If you saw “Hamilton” on Broadway, the original cast, you’ll know he played the king. But you won’t recognize him, his role is completely different. And in the seventies no one wanted to be a cop. So why did he choose to be one?

And then there’s his girlfriend Hannah Gross, the most spot-on performance of the series. She’s attractive and she knows it. She’s manipulative and she knows it. She’s confident and she knows it. She’s studying psychology, when she’s not angsting about paying so many dues, that’s the question, do you delay gratification? And she wants Groff’s character, but she doesn’t want to be controlled by him. She’s a modern woman, you can’t take your eyes off her.

And then there’s Holt McCallany, the brush cut dude who’s by the book but chafes at it. He doesn’t want to think, but when he does he loves the results.

And Anna Torv as their overseer. There’s something creepy about her, she’s unpredictable, you keep trying to figure her out.

Unlike the FBI chief, who can only play by the rules. This is why you hate school, this is why you hate working for the man.

Cameron Britton, as killer Edmund Kemper, almost steals the show. He’s quiet. He’s got the guards in the palm of his hand. But he did it, he killed all those women, WHY?

And the rest of the serial killers are just about as interesting but the star is…


He creates this mood, this maelstrom. It’s not fast-paced, it goes into nooks and crannies, it doesn’t often build, and unlike seemingly every series in creation, it doesn’t come to a neat conclusion at the end of every episode. Fincher directed four episodes, as well as being a producer, and if you liked the first season of “House of Cards,” which he was involved with, you’ll probably like “Mindhunter.”

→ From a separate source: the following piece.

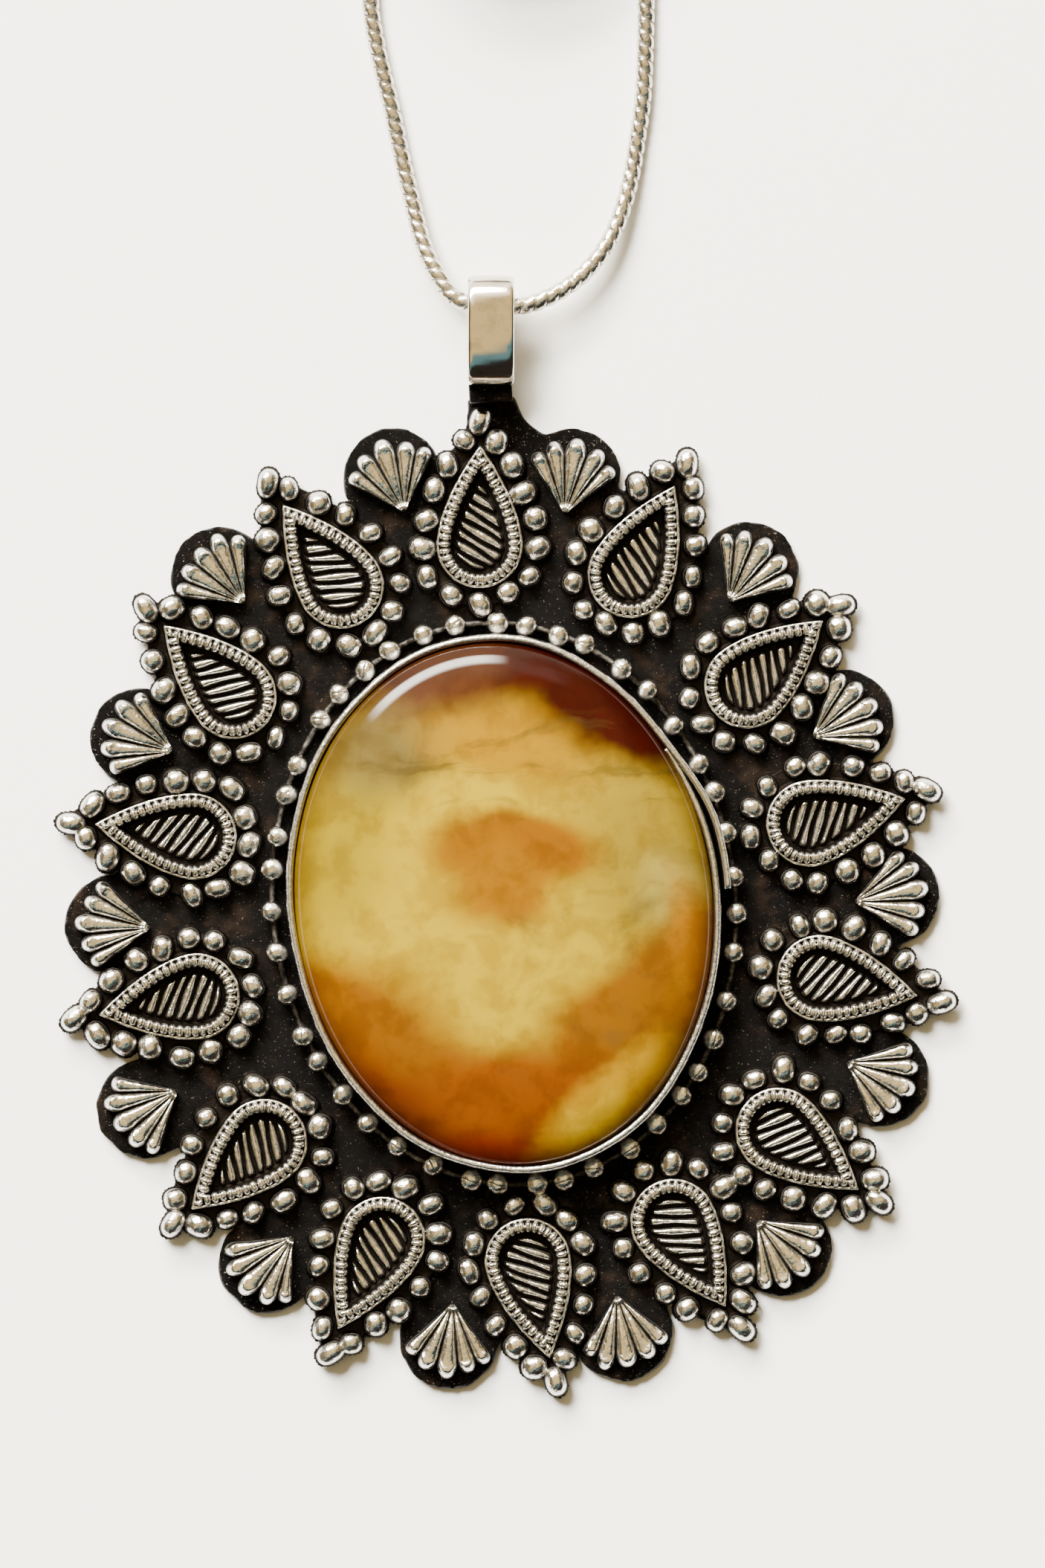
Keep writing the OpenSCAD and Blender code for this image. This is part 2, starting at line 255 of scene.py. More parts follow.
def patina_silver(name, bright, dark, shine, black_to=0.3, bright_from=0.72):
    """Silver that is polished where wear is high and blackened where it is low."""
    material, tree, place = new_material(name)
    wear = add(tree, "Attribute", attribute_name="wear").outputs["Fac"]
    smudge = noise_node(tree, place, 1.3, 4.0, 0.6)
    grime = noise_node(tree, place, 3.5, 3.0)
    # the smudges add 0.2 on average, which the step's ends allow for
    clean = step_node(tree, scaled(tree, smudge, 0.4, wear), black_to + 0.2, bright_from + 0.2)
    tint = mix(tree, step_node(tree, grime, 0.35, 0.65), bright, [0.8 * c for c in bright])
    colour = mix(tree, clean, dark, tint)
    rough = add(tree, "MapRange", {0: clean, 1: 0.0, 2: 1.0, 3: 0.55, 4: shine}).outputs[0]
    rough = scaled(tree, grime, 0.1, rough)
    dents = noise_node(tree, place, 2.6, 3.0, 0.55)
    output(tree, {
        "Base Color": colour,
        "Metallic": 1.0,
        "Roughness": rough,
        "Normal": bump(tree, dents, 0.5, 0.16),
    })
    return material


def blackened_plate():
    """Oxidised plate: brown-black, sandy, with bright grains."""
    material, tree, place = new_material("blackened_plate")
    wear = add(tree, "Attribute", attribute_name="wear").outputs["Fac"]
    cloud = noise_node(tree, place, 0.5, 5.0, 0.6)
    grain = noise_node(tree, place, 9.0, 3.0, 0.7)
    speck = step_node(tree, noise_node(tree, place, 7.0, 2.0, 0.8), 0.66, 0.74)
    black, brown = (0.001, 0.0008, 0.0007), (0.016, 0.0095, 0.006)
    colour = mix(tree, step_node(tree, cloud, 0.5, 0.74), black, brown)
    sparkle = product(tree, speck, scaled(tree, wear, 0.8, 0.5))
    colour = mix(tree, sparkle, colour, (0.36, 0.31, 0.25))
    rough = add(tree, "MapRange", {0: cloud, 1: 0.3, 2: 0.7, 3: 0.34, 4: 0.52}).outputs[0]
    output(tree, {
        "Base Color": colour,
        "Metallic": 0.65,
        "Specular IOR Level": 0.2,
        "Roughness": rough,
        "Normal": bump(tree, grain, 0.75, 0.16),
    })
    return material


def polished_metal(name, colour, rough):
    """Bright metal with fine scratches and faint tarnish."""
    material, tree, place = new_material(name)
    lines = noise_node(tree, vector(tree, "MULTIPLY", place, (9.0, 0.8, 3.0)), 2.0, 5.0, 0.7)
    tarnish = noise_node(tree, place, 0.9, 4.0, 0.6)
    tint = mix(tree, step_node(tree, tarnish, 0.45, 0.75), colour, [0.72 * c for c in colour])
    output(tree, {
        "Base Color": tint,
        "Metallic": 1.0,
        "Roughness": scaled(tree, lines, 0.14, rough - 0.05),
        "Normal": bump(tree, lines, 0.12, 0.03),
    })
    return material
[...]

You see either you will or you won’t. Or you’ll watch all ten episodes even though you won’t realize you’re hooked until the end. That’s the modern era, that’s why movies are passe. We like the longer form, we like to go deeper.

And what I like to go deeply about most is people. Characters. They don’t have to develop, but I definitely want to peer inside. I want to see the layers of the onion peeled back. And I want their actions to be consistent with reality. I want to go inside the series and forget my everyday life. I want to live in the show.

I lived in “Mindhunter.”

Check it out. You’ll either be in or out. You’ve got to watch two or three episodes, and if you do you’ll never watch one again or be so curious you do.

Where are they going? Why are the people acting this way?

Isn’t it so interesting that the calling of the investigators is not about money and fame.

That’s great work, when you do it for the love of it.

Curiously, the serial killers are in it for the fame.

And look where it leaves them.


There’s a thin line between us and them.

P.S. I only recommend things I believe most people will like. Ten percent of the public will hate everything, forget them. But the key to recommendation is to get into the head of the person you’re giving the recommendation to. Which is why I do not recommend this show. I don’t want you watching and telling me the arc is imperfect, that it meanders and isn’t tied up as well as it should be. All that is true! But if what I’ve written here appeals to you, go for it. Kinda like when I watched Siskel & Ebert review Jonathan Demme’s “Something Wild.” They were not abundantly positive about it, but what they said was intriguing. It made me see it. “Something Wild” is a flawed movie, the two halves don’t really hang together, but it’s one of my absolute favorites.